Une relation bilatérale au milieu du gué
Arrivé ce vendredi 16 septembre, le chef d'État sud-africain, qui traverse chez lui une passe politiquement difficile, a d'abord été accueilli par la vice-présidente Kamala Harris. « La relation entre les États-Unis et l'Afrique du Sud est très importante pour de nombreuses raisons », a-t-elle dit, en recevant Cyril Ramaphosa pour un petit-déjeuner à sa résidence. Kamala Harris a vanté « les initiatives que nous avons prises ensemble sur des sujets tels que la santé, la sécurité et bien sûr les défis auxquels nous sommes tous deux confrontés, à cause de la crise climatique ». « L'objectif de cette visite est de renforcer la relation » entre les deux pays, a estimé le président sud-africain devant les journalistes, exprimant aussi sa « gratitude » pour l'aide américaine face à la pandémie de Covid-19.
L'influence russe en Afrique du Sud
Les États-Unis veulent resserrer leurs liens avec l'Afrique, où l'influence grandissante de la Russie comme de la Chine les préoccupe. Et Washington n'a pas oublié que de nombreux pays africains avaient décidé début mars de ne pas apporter leurs voix à une résolution des Nations unies condamnant l'invasion de l'Ukraine. Joe Biden, qui jusqu'ici ne s'est pas rendu sur le continent, organise en décembre à Washington un grand sommet avec des dirigeants africains. L'Afrique du Sud, poids lourd économique, occupe une place de choix dans cette offensive de charme. Mais, tout en étant bien disposé à l'égard du président démocrate, le pays a clairement fait valoir que les défis du moment ne pouvaient effacer les solidarités et les leçons du passé.
« Les perspectives d'aujourd'hui ont leurs raisons, et personne ne devrait, je pense, prétendre que l'Histoire n'a pas existé », a dit la ministre des Affaires étrangères d'Afrique du Sud Naledi Pandor, invitée du Council on Foreign Relations à Washington. Le pays a adopté une position neutre depuis le début de l'invasion russe en Ukraine le 24 février, refusant de se joindre aux appels occidentaux à condamner Moscou. « Je ne me laisserai pas mettre sous pression », avait-elle averti lors de la visite d'Antony Blinken en août, en réponse à une question sur la position sud-africaine face à la Russie.

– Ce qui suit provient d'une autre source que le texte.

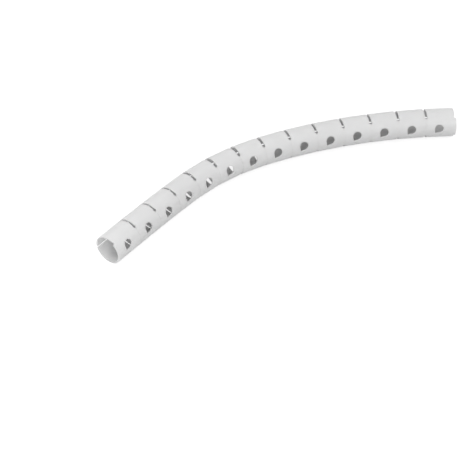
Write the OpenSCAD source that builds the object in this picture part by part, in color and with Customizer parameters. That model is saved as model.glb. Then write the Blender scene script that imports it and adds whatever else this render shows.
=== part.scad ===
// Slotted cable sleeve: one moulded tube, split along its length and cut by cross slots
// into ring-like segments that only a spine holds together, so that it bends. It lies flat
// in a gentle arc, with a drop-shaped hole in the spine of every segment.
//
// Frame: millimetres, +Z up. The origin is the centre of the near mouth, and the first
// segment runs from there along +X. The arc turns towards -Y, the side of the spine.

/* [Tube] */
// Outside diameter of the tube
outer_d = 22; // [14:0.5:40]
// Thickness of the wall
wall = 1; // [0.6:0.1:2]
// Width of the lengthwise split, opposite the spine
split_w = 1.2; // [0.4:0.1:4]

/* [Segments] */
// Number of segments
segments = 14; // [6:1:24]
// Length of one segment along the middle of the tube
pitch = 22.3; // [14:0.1:40]

/* [Slots] */
// Width of a cross slot at the spine, where the tube hinges
slot_w = 1.4; // [1.3:0.1:3]
// Width of the spine, round the outside between the ends of a slot
spine_w = 15.6; // [10:0.1:22]
// Where the spine sits, in degrees from the top towards the inside of the bend
spine_turn = 77; // [60:0.5:100]
// Diameter of the round end of a slot, a little wider than the slot
slot_end_d = 2.4; // [2:0.1:4]
// How far the spine reaches past each mouth, where the tube is cut through a slot
tongue = 1.2; // [0.3:0.1:2]

/* [Hinges] */
// Width of the crease across the spine, in line with each slot
crease_w = 0.3; // [0.2:0.05:0.6]
// Depth of the crease, on the outside and on the inside of the wall
crease_depth = 0.12; // [0.1:0.01:0.2]

/* [Holes] */
// Diameter of a hole's round end
hole_d = 6.8; // [3:0.1:8]
// Distance from the middle of the round end to the pointed tip
hole_tip = 4.9; // [4.2:0.1:6.5]
// Slope of the tip, in degrees down from the line along the tube
hole_slope = 54; // [0:1:90]
// How far each hole sits from the middle of its segment, towards the near mouth
hole_back = 0.9; // [0:0.1:3]
// Where the middle of the row of holes sits, in degrees from the top like the spine
hole_turn = 73.5; // [60:0.5:90]
// How far the row winds round the spine from its first hole to its last, in degrees
hole_drift = 12; // [0:1:20]

/* [Bend] */
// Bend at each slot of the nearly straight stretch at the near end, in degrees
near_bend = 0.6; // [0:0.1:3]
// Bend at the tightest slot
tight_bend = 7.9; // [3:0.1:9]
// Bend at each slot of the wide stretch at the far end
far_bend = 3.5; // [0:0.1:5]
// Where the bend is tightest, counted in slots from the near end
tight_slot = 5.4; // [2:0.1:10]
// How many slots the tight stretch reaches to each side
tight_reach = 3.1; // [1:0.1:6]

/* [Hidden] */
$fn = 96;

outer_r = outer_d / 2;
bore_r = outer_r - wall;
// Cutters run this far past what they cut
clear = 1;
// Each hinge reaches this far into the walls that it joins
hinge_hold = 1;
// The straight sides of a drop leave its round end just inside the circle
drop_blend = 0.97;
// The tube hinges on the middle line of the spine
hinge_y = -outer_r * sin(spine_turn);

// Degrees of turn round the outside for a length along it
function turn_of(length) = length / outer_r * 180 / PI;
spine_half = turn_of(spine_w / 2);
slot_end_turn = spine_half + turn_of(slot_end_d / 2);

// Bend in degrees at slot k: a smooth hump between the near and the far stretch
function bend(k) =
    let (away = min(1, abs(k - tight_slot) / tight_reach),
         hump = (1 + cos(180 * away)) / 2,
         plain = k < tight_slot ? near_bend : far_bend)
    plain + (tight_bend - plain) * hump;

// How far the joint before segment k leans for each unit of width; the mouths don't lean
function lean(k) = k == 0 || k == segments ? 0 : tan(bend(k) / 2);

// Puts its children in the frame of segment k, which starts where the one before it ends
module at_segment(k) {
    if (k == 0)
        children();
    else
        at_segment(k - 1)
            translate([pitch, 0, 0])
                rotate([0, 0, -bend(k)])
                    children();
}

// A sector of round bar about the X axis, centred on the spine
module spine_sector(half_turn, start_x, end_x) {
    reach = 2 * outer_d;
    rotate([spine_turn, 0, 0])
        translate([start_x, 0, 0])
            rotate([90, 0, 90])
                linear_extrude(height = end_x - start_x)
                    polygon([[0, 0],
                             [-reach * sin(half_turn), reach * cos(half_turn)],
                             [0, reach],
                             [reach * sin(half_turn), reach * cos(half_turn)]]);
}

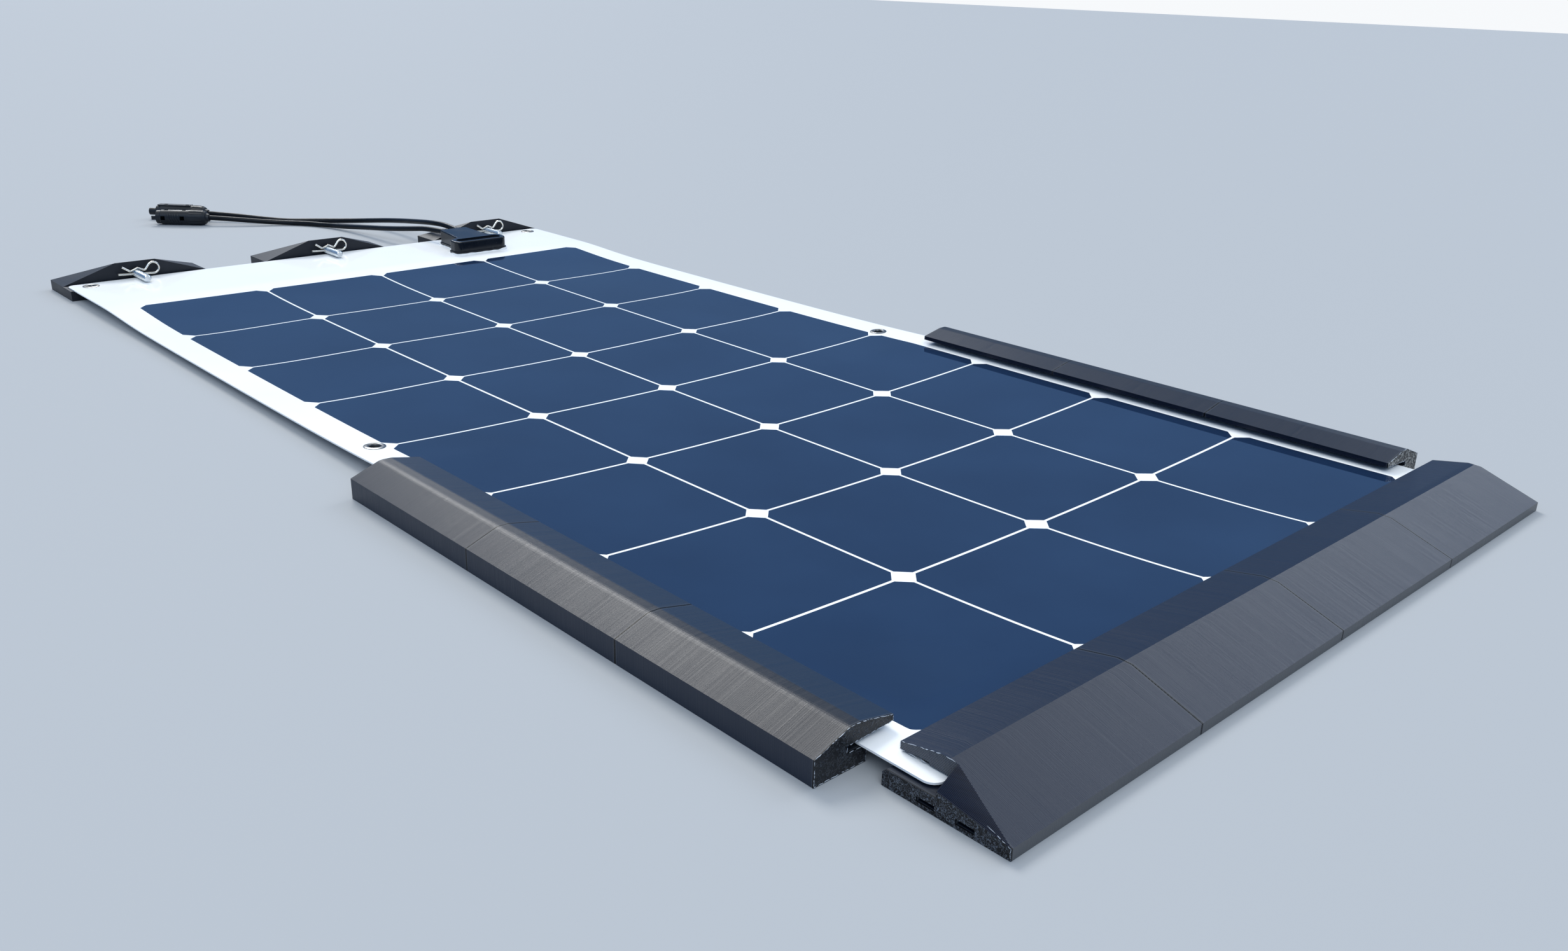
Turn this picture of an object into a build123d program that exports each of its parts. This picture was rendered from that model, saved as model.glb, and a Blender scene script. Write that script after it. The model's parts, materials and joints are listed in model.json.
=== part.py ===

Le pays n'a – également – jamais digéré l'intervention militaire de l'Otan en Libye en 2011. Elle s'était fait tordre le bras pour l'approuver alors qu'elle siégeait au conseil de sécurité de l'ONU, avant de critiquer cette guerre et d'accuser les Occidentaux d'avoir abusé de ce mandat pour faire tomber le colonel Muammar Khadafi.
Depuis 2011, l'Afrique du Sud est membre du groupe diplomatique des économies émergentes Brics, regroupant le Brésil, la Russie, l'Inde et la Chine, fonctionnant à une époque de manière assidue à raison d'une à deux réunions annuelles, ce qui a contribué à consolider des liens. En juin, le président russe Vladimir Poutine a exhorté les Brics à coopérer face aux « actions égoïstes » des pays occidentaux, sur fond de sanctions sans précédent contre Moscou en raison du conflit ukrainien.
La Chine dans le viseur de Washington
Autre sujet délicat en toile de fond de la rencontre dans le célèbre Bureau ovale : la Chine, avec laquelle l'Afrique du Sud entretient de très bonnes relations, mais dont Washington veut contrer l'influence. Comme sur la Russie, la Maison-Blanche aborde l'entretien avec les plus grandes précautions diplomatiques : les pays africains « ont une expérience des relations avec la Chine, ils ont une vision positive et négative. C'est particulièrement important [...] d'avoir des conversations honnêtes sur le rôle des grandes puissances dans la région », a assuré le haut responsable cité plus haut, qui a refusé d'être nommé.